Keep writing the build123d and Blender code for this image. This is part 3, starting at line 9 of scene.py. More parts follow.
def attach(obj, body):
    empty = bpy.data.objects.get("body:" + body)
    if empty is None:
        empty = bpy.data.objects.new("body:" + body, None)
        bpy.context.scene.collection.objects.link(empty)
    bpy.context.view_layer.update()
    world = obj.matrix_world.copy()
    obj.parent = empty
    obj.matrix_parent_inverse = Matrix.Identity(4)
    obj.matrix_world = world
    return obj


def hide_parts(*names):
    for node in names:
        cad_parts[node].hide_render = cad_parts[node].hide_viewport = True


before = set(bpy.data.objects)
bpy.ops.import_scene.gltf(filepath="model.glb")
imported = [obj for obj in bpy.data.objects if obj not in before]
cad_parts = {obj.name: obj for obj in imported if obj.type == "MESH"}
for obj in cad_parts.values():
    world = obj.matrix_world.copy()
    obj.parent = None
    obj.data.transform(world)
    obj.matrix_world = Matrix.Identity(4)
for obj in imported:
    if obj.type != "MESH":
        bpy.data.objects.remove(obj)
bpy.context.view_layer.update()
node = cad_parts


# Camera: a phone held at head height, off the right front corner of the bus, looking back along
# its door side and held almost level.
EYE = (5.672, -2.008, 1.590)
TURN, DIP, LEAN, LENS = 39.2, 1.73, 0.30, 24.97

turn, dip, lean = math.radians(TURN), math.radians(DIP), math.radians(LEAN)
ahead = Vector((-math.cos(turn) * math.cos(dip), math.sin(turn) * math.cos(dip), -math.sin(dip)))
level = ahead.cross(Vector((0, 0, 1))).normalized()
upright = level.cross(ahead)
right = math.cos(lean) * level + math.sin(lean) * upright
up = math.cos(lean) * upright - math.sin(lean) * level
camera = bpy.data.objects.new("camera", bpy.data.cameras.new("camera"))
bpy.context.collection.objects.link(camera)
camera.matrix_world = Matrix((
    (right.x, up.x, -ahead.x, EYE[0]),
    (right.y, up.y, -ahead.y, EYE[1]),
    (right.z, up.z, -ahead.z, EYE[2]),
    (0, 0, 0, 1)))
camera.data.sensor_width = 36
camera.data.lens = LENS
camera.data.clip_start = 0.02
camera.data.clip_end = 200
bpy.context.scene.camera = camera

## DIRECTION
Transcribe all of the material exactly. Omit nothing.

## THE COMPLETED TASK
Keep writing the build123d and Blender code for this image. This is part 3, starting at line 9 of scene.py. More parts follow.
def attach(obj, body):
    empty = bpy.data.objects.get("body:" + body)
    if empty is None:
        empty = bpy.data.objects.new("body:" + body, None)
        bpy.context.scene.collection.objects.link(empty)
    bpy.context.view_layer.update()
    world = obj.matrix_world.copy()
    obj.parent = empty
    obj.matrix_parent_inverse = Matrix.Identity(4)
    obj.matrix_world = world
    return obj


def hide_parts(*names):
    for node in names:
        cad_parts[node].hide_render = cad_parts[node].hide_viewport = True


before = set(bpy.data.objects)
bpy.ops.import_scene.gltf(filepath="model.glb")
imported = [obj for obj in bpy.data.objects if obj not in before]
cad_parts = {obj.name: obj for obj in imported if obj.type == "MESH"}
for obj in cad_parts.values():
    world = obj.matrix_world.copy()
    obj.parent = None
    obj.data.transform(world)
    obj.matrix_world = Matrix.Identity(4)
for obj in imported:
    if obj.type != "MESH":
        bpy.data.objects.remove(obj)
bpy.context.view_layer.update()
node = cad_parts


# Camera: a phone held at head height, off the right front corner of the bus, looking back along
# its door side and held almost level.
EYE = (5.672, -2.008, 1.590)
TURN, DIP, LEAN, LENS = 39.2, 1.73, 0.30, 24.97

turn, dip, lean = math.radians(TURN), math.radians(DIP), math.radians(LEAN)
ahead = Vector((-math.cos(turn) * math.cos(dip), math.sin(turn) * math.cos(dip), -math.sin(dip)))
level = ahead.cross(Vector((0, 0, 1))).normalized()
upright = level.cross(ahead)
right = math.cos(lean) * level + math.sin(lean) * upright
up = math.cos(lean) * upright - math.sin(lean) * level
camera = bpy.data.objects.new("camera", bpy.data.cameras.new("camera"))
bpy.context.collection.objects.link(camera)
camera.matrix_world = Matrix((
    (right.x, up.x, -ahead.x, EYE[0]),
    (right.y, up.y, -ahead.y, EYE[1]),
    (right.z, up.z, -ahead.z, EYE[2]),
    (0, 0, 0, 1)))
camera.data.sensor_width = 36
camera.data.lens = LENS
camera.data.clip_start = 0.02
camera.data.clip_end = 200
bpy.context.scene.camera = camera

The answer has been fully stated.